If $\chi:G\rightarrow\mathbb{C}^{\times}$ is a one-dimensional representation, then it is its own character (the trace of a scalar is just itself).

Example 2.5.

Let $\rho$ be the irreducible two-dimensional representation of $S_{3}$ and let $\chi$ be its character. Then

\chi(e)=2\qquad\chi((12))=\chi((23))=\chi((31))=0\qquad\chi((123))=\chi((132))% =-1.

Lemma 2.6.

If $(\rho,V)$ is a representation of $G$ , then $\chi_{\rho}(e)=\dim\rho$ .

Proof.

Exercise. ∎

We call $\dim\rho$ the degree (or the dimension) of the character $\chi_{\rho}$ .

Lemma 2.7.

If $V$ and $W$ are representations with characters $\chi$ and $\psi$ , then $V\oplus W$ has character $\chi+\psi$ .

Proof.

Use block matrices. ∎

Lemma 2.8.

If $\chi$ is the character of a representation $V$ of $G$ , then

\chi(g^{-1})=\overline{\chi(g)}.

Proof.

As $g$ has finite order, say $m$ , we can find a basis such that $\rho(g)$ is diagonal with eigenvalues $\lambda_{1},\ldots,\lambda_{n}$ , and the $\lambda_{i}$ are $m$th roots of unity. Then $\rho(g)^{-1}$ is diagonal with eigenvalues $\lambda^{-1}_{1},\ldots,\lambda^{-1}_{n}$ , which are $\overline{\lambda}_{1},\ldots,\overline{\lambda}_{n}$ , giving the result. ∎

Remark 2.9.

It follows that, if $g$ is conjugate to $g^{-1}$ , then $\chi(g)$ is real for every character $\chi$ .

Lemma 2.10.

Let $\chi$ be the character of a representation $\rho$ of $G$ . If $g$ and $h$ are in the same conjugacy class of $G$ , then

\chi(g)=\chi(h).

Proof.

Let $h=xgx^{-1}$ for some $x\in G$ . Then

\chi(h)=\operatorname{tr}\rho(xgx^{-1})=\operatorname{tr}\left(\rho(x)\rho(g)% \rho(x)^{-1}\right)=\operatorname{tr}\rho(g)=\chi(g)

since conjugate matrices have the same trace. ∎

Definition 2.11.

A class function is a function $G\rightarrow\mathbb{C}$ that is constant on conjugacy classes.

The previous lemma then says that the character of a representation is a class function. We often organise the information into a character table. This has columns labeled by the conjugacy classes of $G$ , and rows labeled by the irreducible representations. The entries are the values of the characters of the irreducible representations on elements of the conjugacy class.

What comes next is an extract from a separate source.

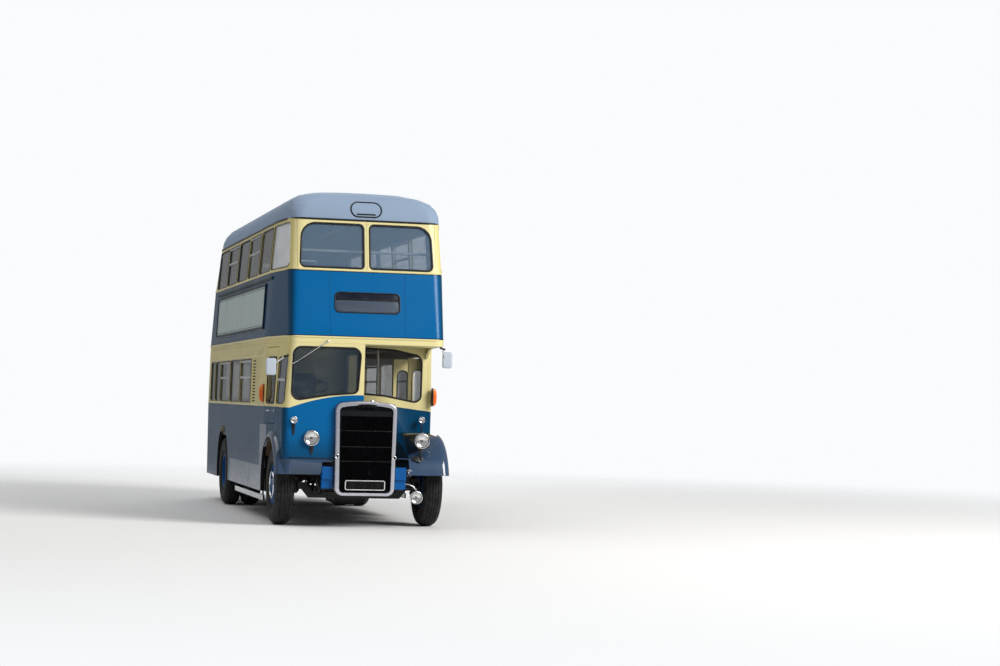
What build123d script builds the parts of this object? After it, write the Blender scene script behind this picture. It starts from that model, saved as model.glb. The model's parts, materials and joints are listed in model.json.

We usually write $\mathbbm{1}$ for the character of the trivial representation.

Example 2.12.

Here is the character table of $S_{3}$ . We label each column by a representative element of the conjugacy class. It is also common, as here, to write the number of elements in the conjugacy class in the second row.

\begin{array}[h]{c|rrr}\text{Class}&e&(12)&(123)\\ \text{size}&1&3&2\\ \hline\cr\mathbf{1}&1&1&1\\ \epsilon&1&-1&1\\ \rho&2&0&-1\end{array}

Example 2.13.

Let $G=C_{n}$ and $\omega=e^{2\pi i/n}$ . Then we can write down the character table of $C_{n}$ ; I will do this for $n=5$ for concreteness. Since $G$ is abelian, all conjugacy classes are singletons so I will omit the second row.

\begin{array}[h]{c|rrrrrrr}\text{Class}&e&g&g^{2}&g^{3}&g^{4}\\ \hline\cr\mathbbm{1}&1&1&1&1&1\\ \chi&1&\omega&\omega^{2}&\omega^{3}&\omega^{4}\\ \chi^{2}&1&\omega^{2}&\omega^{4}&\omega&\omega^{3}\\ \chi^{3}&1&\omega^{3}&\omega&\omega^{4}&\omega^{2}\\ \chi^{4}&1&\omega^{4}&\omega^{3}&\omega^{2}&\omega\end{array}

Exercise 2.14.

Let $G$ act on a finite set $X$ , and let $\rho$ be the permutation representation. Then its character $\chi$ is given by

\chi(g)=|\mathrm{Fix}(g)|,

the number of fixed points of $g$ .

Exercise 2.15.

What is the character of the regular representation?